The Grand Canyon is undoubtedly one of the most spectacular places in the United States, and the recreation opportunities it affords abound. Rafting, hiking, fishing, hunting and more bring millions of visitors a year to the region, so preserving this iconic region is imperative for this generation and the next as well as the economy in the region.
The House recently passed the Grand Canyon Centennial Protection Act protecting it for 100 years from uranium mining, which posed risks to water quality, wildlife habitat and sacred places. Trout Unlimited is proud to have been a voice for sportsmen during this process to help mitigate long-term impacts to fish and wildlife.

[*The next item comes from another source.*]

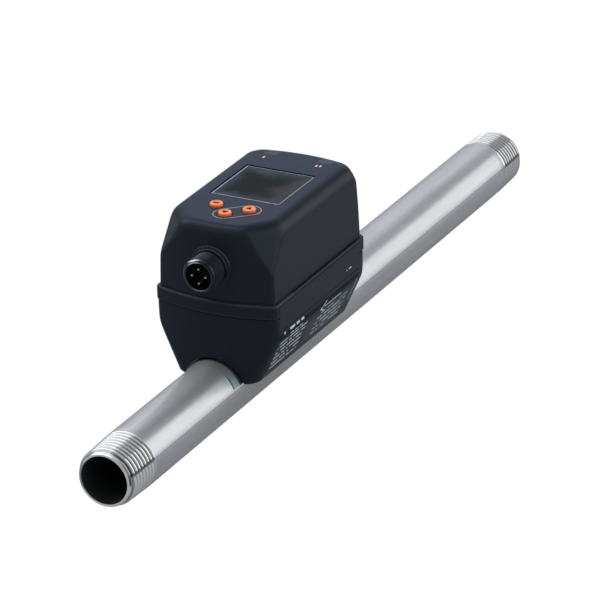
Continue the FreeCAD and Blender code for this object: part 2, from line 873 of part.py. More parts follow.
def connector_seal():
    body = new_body("connector_seal")
    bind(body, "Placement.Base.z", "connector_height")
    sketch = circle(new_sketch(body, "XZ_Plane", out="seat_place"), "0", "0", "seal_radius + seal_width / 2 - press_gap")
    circle(sketch, "0", "0", "seal_radius - seal_width / 2 + press_gap")
    pad(body, sketch, "seal_width")
    return body


def pin_places():
    return [("pin_place", "0"), ("-pin_place", "0"), ("0", "pin_place"), ("0", "-pin_place")]


def connector_insert():
    body = new_body("connector_insert")
    bind(body, "Placement.Base.z", "connector_height")
    sketch = circle(new_sketch(body, "XZ_Plane", out="neck_end"), "0", "0", "connector_bore / 2 - press_gap")
    for x, y in pin_places():
        circle(sketch, x, y, "pin_radius + press_gap")
    pad(body, sketch, "neck_length + connector_reach - insert_depth")
    return body


def connector_pins():
    body = new_body("connector_pins")
    bind(body, "Placement.Base.z", "connector_height")
    sketch = new_sketch(body, "XZ_Plane", out="connector_board_place - 1")
    for x, y in pin_places():
        circle(sketch, x, y, "pin_radius")
    pad(body, sketch, "seat_place + connector_reach - pin_recess - connector_board_place + 1")
    return body


def connector_board():
    body = new_body("connector_board")
    bind(body, "Placement.Base.z", "connector_height")
    across, high = "connector_board_width / 2", "connector_board_height / 2"
    sketch = rectangle(new_sketch(body, "XZ_Plane", out="connector_board_place"), f"-{across}", f"-{high}", across, high)
    for x, y in pin_places():
        circle(sketch, x, y, "pin_radius + press_gap")
    pad(body, sketch, "board_thickness")
    return body


def connector_nut():
    body = new_body("connector_nut")
    bind(body, "Placement.Base.z", "connector_height")
    flat = "connector_nut_flats"
    corners = [(f"{flat} / sqrt(3) * cos({turn})", f"{flat} / sqrt(3) * sin({turn})") for turn in range(0, 360, 60)]
    sketch = polygon(new_sketch(body, "XZ_Plane", out="inner_seat"), corners)
    circle(sketch, "0", "0", "neck_radius + thread_gap")
    pad(body, sketch, "connector_nut_height", back=True)
    return body


# Thin film that follows the flat side of the head over its crease.
def side_label():
    body = new_body("side_label")
    side = "head_width / 2"
    film = "film_thickness"
    run_in, run_down = "film_run * sin(side_turn)", "film_run * cos(side_turn)"
    sketch = polygon(new_sketch(body, "XZ_Plane"), [
        (side, "seam_height - film_top_gap"),
        (side, "crease_height"),
        (f"{side} - {run_in}", f"crease_height - {run_down}"),
        (f"{side} - {run_in} + {film} * cos(side_turn)", f"crease_height - {run_down} - {film} * sin(side_turn)"),
        (f"{side} + {film}", f"crease_height - {film} * tan(side_turn / 2)"),
        (f"{side} + {film}", "seam_height - film_top_gap"),
    ])
    pad(body, sketch, "film_length", both=True)
    return body


cover = cover_outline()
seal_top = "seam_height - tongue_height"
parts = [
    measuring_tube(),
    sensor_boss(),
    tube_saddle(),
    probe_body(),
    sensor_element("heated_sensor", "element_place"),
    sensor_element("reference_sensor", "-element_place"),
    probe_header(),
    probe_leads(),
    probe_seal(),
    probe_screws(),
    head_nut(),
    lower_housing(),
    seam_ring("housing_seal", seal_top, "seal_height", "slide_gap"),
    upper_housing(cover),
    display_window(),
    display_module(),
    display_board(),
    switches(),
    indicator_leds(),
    light_guide("light_guide_right", cover, ""),
    light_guide("light_guide_left", cover, "-"),
    main_board(),
    board_screws(),
    board_link(),
    connector_link(),
    connector_shell(),
    connector_insert(),
    connector_pins(),
    connector_seal(),
    connector_nut(),
    connector_board(),
    side_label(),
]
parts += [push_button(name) for name in button_places()]
doc.recompute()

for item in doc.Objects:
    if "Invalid" in item.State or "Error" in item.State:
        print("broken:", item.Name, item.State)

os.makedirs("parts", exist_ok=True)
facets = 0
for part in parts:
    shape = part.Shape
    if shape.isNull() or not shape.isValid():
        print("bad shape:", part.Label)
        continue
    shape.exportStep(f"parts/{part.Label}.step")
    facets += len(shape.tessellate(0.1)[1])
    box = shape.BoundBox
    print(f"{part.Label}: {len(shape.Solids)} solids, {shape.Volume:.1f} mm3, "
          f"x {box.XMin:.2f} to {box.XMax:.2f}, y {box.YMin:.2f} to {box.YMax:.2f}, z {box.ZMin:.2f} to {box.ZMax:.2f}")
print("nodes", len(parts), "facets", facets)
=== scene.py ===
import bpy, bmesh, math
from mathutils import Matrix, Vector


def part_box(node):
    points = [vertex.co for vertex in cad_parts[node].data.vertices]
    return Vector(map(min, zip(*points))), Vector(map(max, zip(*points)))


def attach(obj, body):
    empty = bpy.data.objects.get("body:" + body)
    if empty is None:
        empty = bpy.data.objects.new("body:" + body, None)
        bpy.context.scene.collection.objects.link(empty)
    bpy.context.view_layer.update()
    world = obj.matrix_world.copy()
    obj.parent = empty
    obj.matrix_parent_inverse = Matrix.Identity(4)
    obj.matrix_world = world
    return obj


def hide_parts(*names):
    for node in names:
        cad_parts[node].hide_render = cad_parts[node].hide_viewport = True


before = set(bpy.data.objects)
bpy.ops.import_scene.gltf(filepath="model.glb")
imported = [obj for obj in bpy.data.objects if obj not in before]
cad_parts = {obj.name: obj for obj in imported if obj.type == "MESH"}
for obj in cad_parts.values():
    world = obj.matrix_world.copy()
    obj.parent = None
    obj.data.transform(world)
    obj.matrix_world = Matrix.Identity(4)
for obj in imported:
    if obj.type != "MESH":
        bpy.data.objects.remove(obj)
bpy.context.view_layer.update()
mm = 0.001
headMiddle = 110.55  # the head's middle along the tube
print("frame loaded:", len(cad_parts), "nodes")

photoView = {  # the camera fitted to the photo: place in millimetres, angles in degrees
    "place": (642.89, -1090.16, 625.63), "turn": 27.632, "rise": 24.054, "roll": -1.407, "lens": 265.06, "sensor": 36}


def addObject(name, data):
    made = bpy.data.objects.new(name, data)
    bpy.context.collection.objects.link(made)
    return made


def makeCamera():
    turn, rise, roll = (math.radians(photoView[angle]) for angle in ("turn", "rise", "roll"))
    back = Vector((math.sin(turn) * math.cos(rise), -math.cos(turn) * math.cos(rise), math.sin(rise)))
    right = Vector((math.cos(turn), math.sin(turn), 0))
    up = back.cross(right)
    across = right * math.cos(roll) + up * math.sin(roll)
    upward = up * math.cos(roll) - right * math.sin(roll)
    axes = Matrix((across, upward, back)).transposed()
    camera = addObject("camera", bpy.data.cameras.new("camera"))
    camera.matrix_world = Matrix.Translation(Vector(photoView["place"]) * mm) @ axes.to_4x4()
    camera.data.lens = photoView["lens"]
    camera.data.sensor_width = photoView["sensor"]
    camera.data.clip_start, camera.data.clip_end = 0.05, 20
    bpy.context.scene.camera = camera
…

“We understand that uranium mining is an important part of America’s economy and modern way of life, but the Grand Canyon is not the place to mine due to its rich sporting heritage, important cultural resources and pristine water quality,” said Nate Rees, Arizona field coordinator for TU. “Fishing is incredible in this area and the idea that seeps and springs contaminated with mine waste could affect water quality was a critical point anglers made to encourage passing this bill.”
“The hunting in the Grand Canyon area including the Kaibab National Forest is unsurpassed,” said John Hamill of Arizona Wildlife Federation. “The mule deer population is magnificent and ensuring its protection for my kids and my grandkids and theirs is of utmost importance, so I couldn’t be more thrilled to see this bill pass the House.”
Passing this bill into law to ensure permanent protections will take a lot more work, but Trout Unlimited is poised to work with the Senate to see this through to law. The fight for this spectacular region is not over, but we will continue to guarantee the concerns of sportsmen are heard and make dedicated efforts towards permanently protecting the Grand Canyon region.